DHHL reported in 2004 that seven noncompliant tenants had left and were replaced by other beneficiaries. In some cases, the death of a tenant whose
successor didn’t meet the 50% Hawaiian quantum couldn’t continue living at Ho‘olimalima.
At the end of the 15-year term, tenants received the first right to purchase their rental home with a 99-year land lease for $62,871 to $76,842. The sale price was largely based the project’s remaining mortgage debt.
Holt, who applied for a homestead in 1987, said there were a lot of tenancy conditions, including inspections, but that they were well worth following.
“We were very, very, very fortunate to be selected for this project,” she said.
At the time Holt applied, she was a Hawaii District Court clerk who was married and pregnant with her third child. Monthly rent for her three-bedroom house was about $700, and later she moved to a four-bedroom home that she eventually bought with her husband, who now works as an information technology specialist with the federal government.
In all, 69 of 70 Ho‘olimalima tenants bought, according to DHHL.
“The path for these families was neither short nor easy, but their perseverance to become homeowners makes them model Hawaiian homesteaders,” Jobie Masagatani, DHHL’s then-director, said in a 2017 statement.

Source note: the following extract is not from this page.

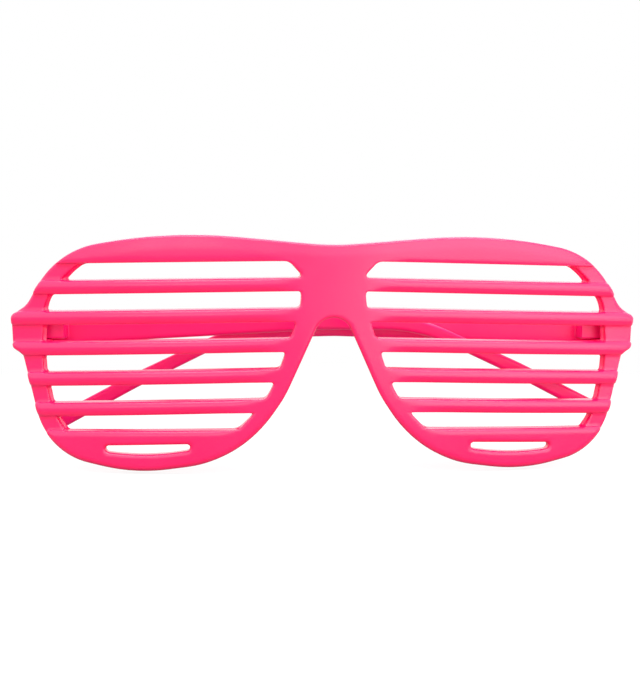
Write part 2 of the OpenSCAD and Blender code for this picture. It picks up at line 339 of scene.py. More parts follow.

To replicate the pilot program on Hawaii island, DHHL selected California-based UHC Communities and its nonprofit affiliate Ikaika Ohana.
Of the $38 million project cost, $23 million is from tax credit proceeds. HHFDC, the state affordable-housing facilitator, provided an $8 million loan. DHHL contributed $5 million, and $2 million is from a bank loan.
“As we close in on the 100th centennial of the signing of the Hawaiian Homes Commission Act, our kuleana (responsibility) to provide an affordable entry point for Native Hawaiians to return to their ancestral lands has never been more critical,” Gomes said in a statement.